I read the post about a girl whose boyfriend got married without her realizing she was the side chick… She had plenty laughing emoticons in her story and, detached, I said to myself, "that must hurt" but refused to put a deeper thought to it.

Then early this morning I read about one that decided to keep sleeping around to numb her pain and even though I felt her pain, I refused to internalize it but guess what—those girls are me combined. I’ll tell my bit but let me start with this…

My “boyfriend” got back in and we got talking. See, he had a habit of acting kinda cranky and not being apologetic about it and he had done that yesterday so I felt a bit miffed with him, coupled with the fact that I was in a low state.

We got talking and somehow the talk got to talking about his ex and the only woman he has ever loved and felt a connection with (this isn’t really the point) and I asked him what he would do if she came back and his response was to ask me, "What would I do?" Knowing that was a smart way of eluding the question, I stressed that I wasn’t the one who had the “love of my life” situation to which his answer was in the movies, what always happens: They always went back to the one person they loved. That really hurt because then I asked if he was just going to tell the person he was dating, "Sorry but the love of my life is back!" His response was flippant and a "Thank you for reminding me of why I’m not in relationships." That was like a slap in the face.

I got up from bed where we lay, walked into the bathroom, and the tears spilled, not really because of what he said but because it hit me once again what my problem has always been in my relationships or lack of it... my lack of self worth!

The truth is a lot of us have been damaged as kids and indirectly made to feel we are worthless and never good enough. I will stress here that this might not be an intentional act on the parts of our parents but nonetheless it happens. I’m in my late 30s but I still act timid, find it difficult to really communicate my feelings, bottle a whole lot inside, only explode when I can’t take it anymore, and that’s about when I stand my ground (in anger), but once that anger dissipates, I’m back to the shy, timid person I always am.

It’s difficult for me to have female friends and I prefer the male company and I know for certain it has a lot to do with never feeling fully accepted among the females I grew up with. Most times, as kids we seek validation especially from those we look up to and when we don’t get it, there’s a paradigm shift and our psyche is distorted and by the time we are done with high school, the damage rift has been created.

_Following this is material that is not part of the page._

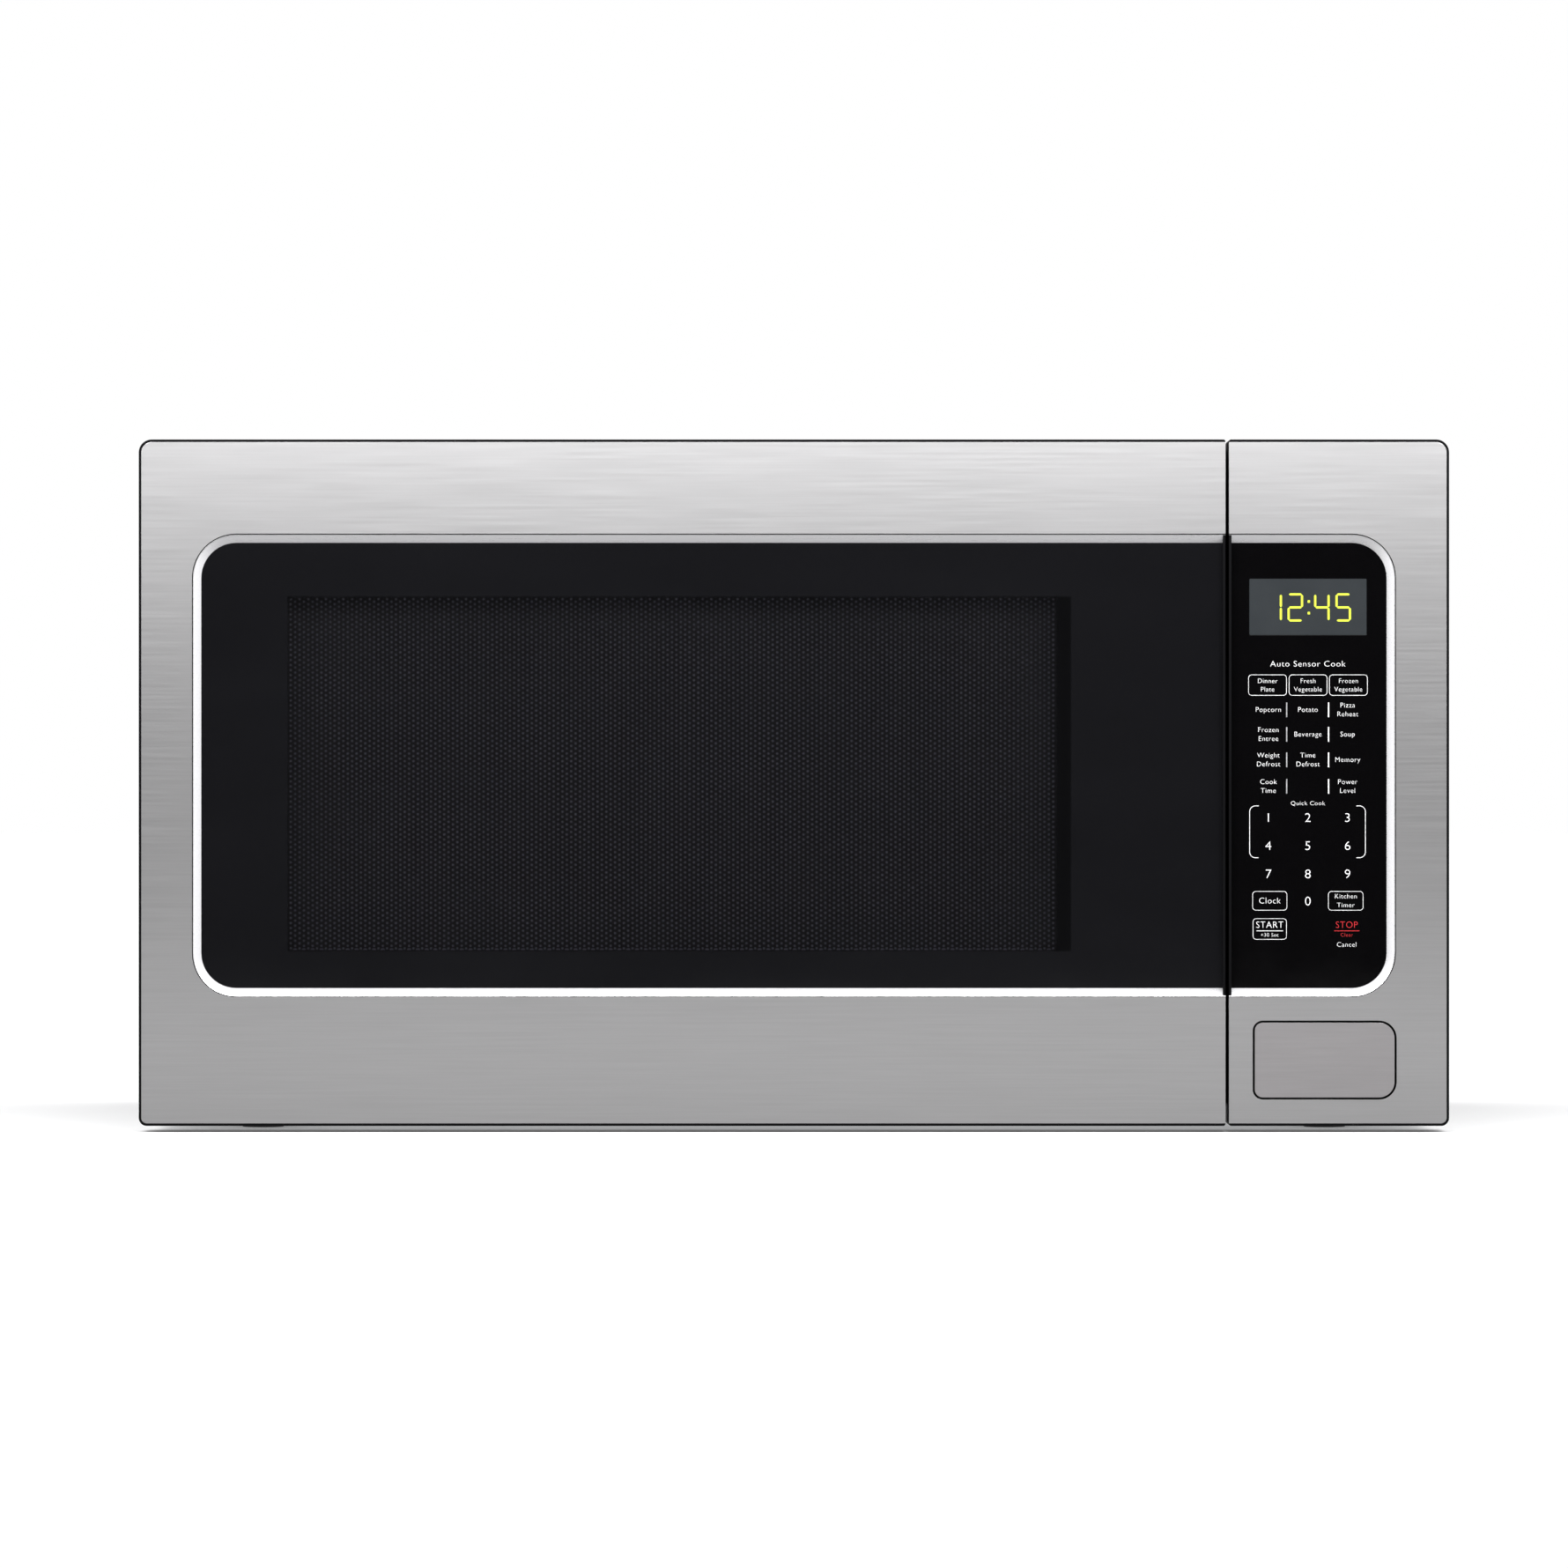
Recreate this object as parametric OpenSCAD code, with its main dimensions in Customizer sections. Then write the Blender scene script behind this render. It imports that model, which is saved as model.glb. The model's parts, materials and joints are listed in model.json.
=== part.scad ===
// Countertop microwave oven: steel cabinet, swing door, control column, turntable and inner works.
// Frame: +X to the right seen from the front, +Y to the rear, +Z up; origin on the counter,
// under the middle of the oven. Millimetres.

/* [Overall] */
// Width across the fascia
overall_w = 607; // [590:1:760]
// Depth from the front face to the rear bumpers
overall_d = 490; // [470:1:620]
// Height of the fascia
fascia_h = 318; // [300:1:400]
// Height of the fascia's lower edge above the counter
fascia_lift = 3; // [2:0.5:8]
// Height of the feet
foot_h = 12; // [10:1:20]

/* [Fascia] */
// Thickness of the door and the control column, front to back
fascia_t = 38; // [36:1:46]
// Width of the control column
column_w = 102; // [98:1:124]
// Gap between door and control column
door_gap = 1.6; // [1.2:0.1:3]
// Gap between the closed door and the front plate
seal_gap = 1.5; // [1.5:0.1:3]
// Width of the black edge round the steel
edge_w = 1.2; // [1:0.1:2]
// Radius of the fascia's top corners
top_r = 6; // [3:0.5:10]
// Radius of the fascia's bottom corners
bottom_r = 3.7; // [3:0.1:10]
// Steel band above the dark opening
band_top = 44; // [36:1:70]
// Steel band below the dark opening
band_bottom = 60; // [58:1:90]
// Steel band beside the dark opening
band_side = 25; // [15:1:26]
// Width of the rolled rim round the dark opening
rim_w = 3.8; // [2:0.1:6]
// Corner radius of the dark opening
glass_r = 16.3; // [6:0.1:30]
// Thickness of the stainless skins
skin_t = 0.8; // [0.6:0.1:1.2]
// Thickness of the moulded plastic walls
wall_t = 2.5; // [2:0.1:3.5]
// Thickness of the dark door glass
glass_t = 3; // [2:0.5:4]

/* [Display and release button] */
// Width of the display window
display_w = 54.5; // [40:0.5:66]
// Height of the display window
display_h = 26.2; // [18:0.2:34]
// Steel left of the button opening
button_left = 11; // [8:1:16]
// Steel right of the button opening
button_right = 24.3; // [15:0.1:30]
// Height of the button opening's lower edge above the fascia's
button_low = 12.2; // [10:0.1:20]
// Height of the button opening
button_h = 36.6; // [30:0.1:40]
// Gap round the button
button_gap = 1; // [0.6:0.1:2]
// Travel of the button
button_travel = 5; // [3:0.5:5]

/* [Cabinet and cavity] */
// How far the cabinet's side stands in from the fascia's
cabinet_inset = 3.5; // [2:0.5:4]
// How far the cabinet's top stands below the fascia's
cabinet_drop = 4; // [2:0.5:12]
// Height of the rear bumpers behind the cabinet
bumper_h = 6.2; // [4:0.2:12]
// Thickness of the cabinet and cavity sheet
sheet_t = 0.8; // [0.6:0.1:1.2]
// Thickness of the front plate and the base
plate_t = 1; // [0.8:0.1:1.6]
// Gap between the cabinet's left side and the cavity
left_gap = 15; // [14:1:24]
// Width of the component bay, from the cavity to the cabinet's side
bay_w = 145; // [142:1:190]
// Gap between the cavity's floor and the cabinet's underside
floor_gap = 18; // [17:1:26]
// Gap between the cavity's ceiling and the cabinet's top
ceiling_gap = 25; // [20:1:40]
// Gap between the cavity's rear wall and the back panel
rear_gap = 12; // [10:1:30]

/* [Turntable] */
// Gap between the glass tray and the cavity's walls
tray_gap = 13; // [8:1:30]
// Height of the rollers between floor and tray
roller_d = 14; // [12:1:20]
// Radius of the circle that the rollers run on
roller_track_r = 105; // [80:1:120]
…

I never really had a father figure in my life, had to live in my maternal grandma’s house with my mum and siblings with the cousins always coming over, so in a way, it felt like we were the incomplete ones. It didn’t help that they had more money than us (my mum was a teacher). Let’s say a whole lot of things went down as well, including me seeing my mum crying in the midst of two of her siblings because she probably needed their assistance and they had reasons to complain about her. I’m not completely sure of what... I was 7 or 8 at that time and I vowed to myself right there and then never to depend on anyone or have reason to ask for help from people (it’s still something I find difficult to do).

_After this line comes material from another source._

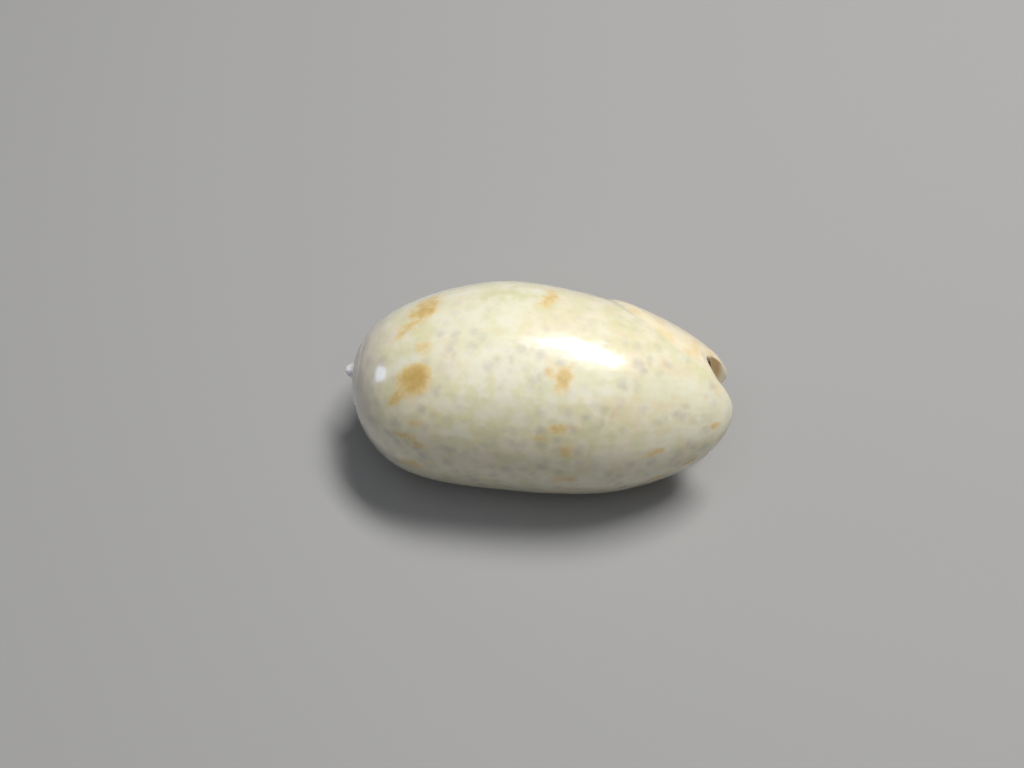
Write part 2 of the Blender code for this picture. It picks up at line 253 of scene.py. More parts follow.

Over the years, I have realized that the guys I have dated always had the same pattern… incomplete, broken, or something in that lane and I always feel I can mend those hearts, a reflection of my damaged self. I realized that for the many times decent guys have asked me out I found a reason not to like them and always found fault in them. The truth is I was hiding behind the fear of never being good enough! I was/still am afraid that I’ll transfer my damage to them and ruin them like I’ve been ruined. There’s a sense of comfort in being in the midst of people you feel at home with…people that are of the same damage or hurt as you so you don’t feel out of sync. While I won’t say I sleep around like the second girl whose story I read, I will say I do seek validation from those I feel a connection with and when I should know better, to take things slow, I’m ready to offer all of me hoping it would be the right one but the truth, as I have come to realize, is that if I don’t know my self-worth and I don’t accept that I am worthy of something good, it will always be the same outcome day in, day out. I can’t give what I don’t have and if I don’t think I’m good enough, no one else will or maybe most won’t no matter how much they try.

So, while I locked myself in the bathroom with the tears pouring down, laughing hysterically and water cascading from the shower, I know I’m those two girls combined; for certain I don’t want to be with anyone anymore because I’m spent! I wish I could park up and just go away and never have to worry about anyone but I don’t have the boldness to leave everything and everyone (family) behind and just take a walk. That’s still me wanting to fix my family so the younger generations don’t go through our hurt but can I really?!!

I now understand that it isn't about being around people or around "The One" but knowing and understanding myself. It is important to acknowledge I am worthy of all things my heart desires and even though life happens, it is ok to have lows but more crucial to know it doesn't limit my self worth. I am evolving, dream to someday soon go live by the sea, and just breathe and let go of it all.